Inside this echo chamber, Druckenmiller’s warning is lost in the static. The market is a graveyard for the stubborn; conviction shorn of context is not courage but a death wish in disguise. Yet the crowd, gripped by its own legend, cannot see the difference. As the price unravels and hope thins, the “diamond hands” crowd clings tighter, mistaking inertia for virtue. The fortress becomes a mausoleum. What began as discipline hardens into fatal rigidity—discipline turned to dogma, trading turned to martyrdom.

 Diamonds Don’t Bend—They Break

The brilliance of the diamond is a trap, reflecting only what the crowd wants to see. Each loss is spun as a mark of valour; each greater drawdown, a deeper badge of honour. The myth perpetuates itself, forming a self-sustaining cycle of pain and denial. Schopenhauer’s insight cuts to the bone: strength, when untethered from reality, is simply another form of weakness—now magnified by the echo chamber of the meme economy.

Arendt’s shadow falls across the arena. The myth becomes a prison. Individual thought is dissolved in the acid bath of mass narrative. The trader is no longer a person, but a vessel for the group’s fantasy. Reason flickers, a faint signal in the fog, but it’s no match for the iron bars of meme and tribe. The voice that once whispered caution is drowned by the chorus demanding absolute fealty.

The Ritual Ends in Ash

The cycle is inexorable. It begins in the glow of communal resolve, heats to the fever of mass belief, and ends in the cold, silent aftermath of ruin. Every phase feeds the next: discipline morphs into dogma; dogma crystallizes into delusion; delusion ensures disaster. The fortress of “diamond hands” is breached not by the market, but by its own internal rot. The brilliance of the diamond is revealed as brittle—a shard that shatters under the weight of reality.

In the aftermath, the battlefield is littered with portfolios reduced to dust, traders numbed by defeat, the myth’s gleam replaced by the dull ache of regret. The lesson comes too late: the market rewards flexibility, not stubbornness; adaptation, not inertia. Those who survive are not those who never yield, but those who know when to bend and when to walk away.


V. The Machine Feeds on Belief

Yet the myth persists, a ghost in the machine, waiting for the next wave of believers to don the mask, enter the fortress, and repeat the cycle. The legend of “diamond hands” survives not because it is wise, but because it flatters the ego and anaesthetises fear. It offers certainty in a world of chaos, a simple answer to complex risk, a salve for the anxious and a snare for the unwary.

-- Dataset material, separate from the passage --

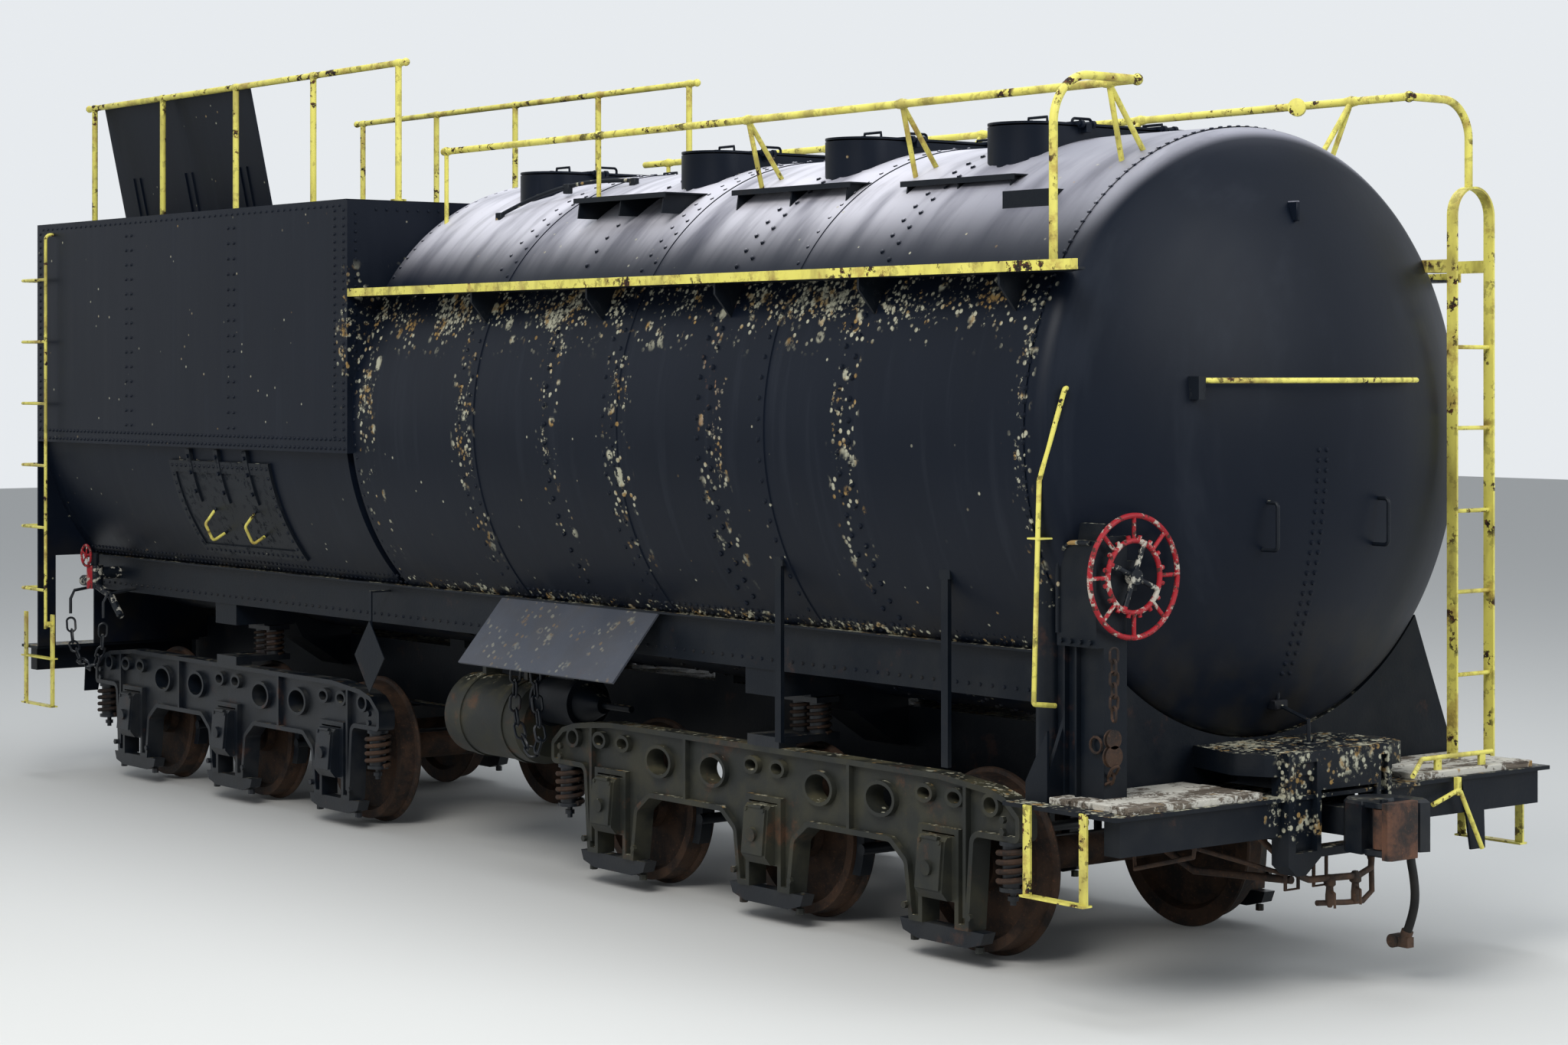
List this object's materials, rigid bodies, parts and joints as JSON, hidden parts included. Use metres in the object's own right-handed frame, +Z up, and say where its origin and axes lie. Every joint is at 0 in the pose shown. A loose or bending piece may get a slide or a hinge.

The coliseum never empties. The crowd’s chant never quite fades. For every trader who wakes up from the dream, a hundred more line up to take their place, seduced by the promise of strength, blind to the cost of its illusion. The cycle turns, the iron cage is rebuilt, and the market’s relentless harvest resumes.

Conclusion: Escape Velocity Requires Fracture

“Diamond hands” is not discipline—it’s inertia masquerading as strength, a narrative vortex pulling logic into the abyss. The myth flatlines cognition, binding strategy to a static resolution and freezing traders in the most perilous place of all: certainty without context.

But markets are not linear fields; they are vector spaces of probability—shifting in direction, weight, and magnitude. The myth of immovable strength collapses in such an environment. Survivors aren’t those who hold hardest—they’re those who revector under stress. Those who fracture their belief systems early—before the market does it for them—gain escape velocity.

The real winners are not the loudest holders, but the quiet adapters. They break the loop, not by shouting against it, but by slipping out sideways—through the cracks in the story, through nonlinear thinking, through exits the crowd can’t even see.

Diamond hands don’t beat the market. They just die slower.

Flex beats force. Recalibration trumps resolve. And when the crowd chants, the smart vanish.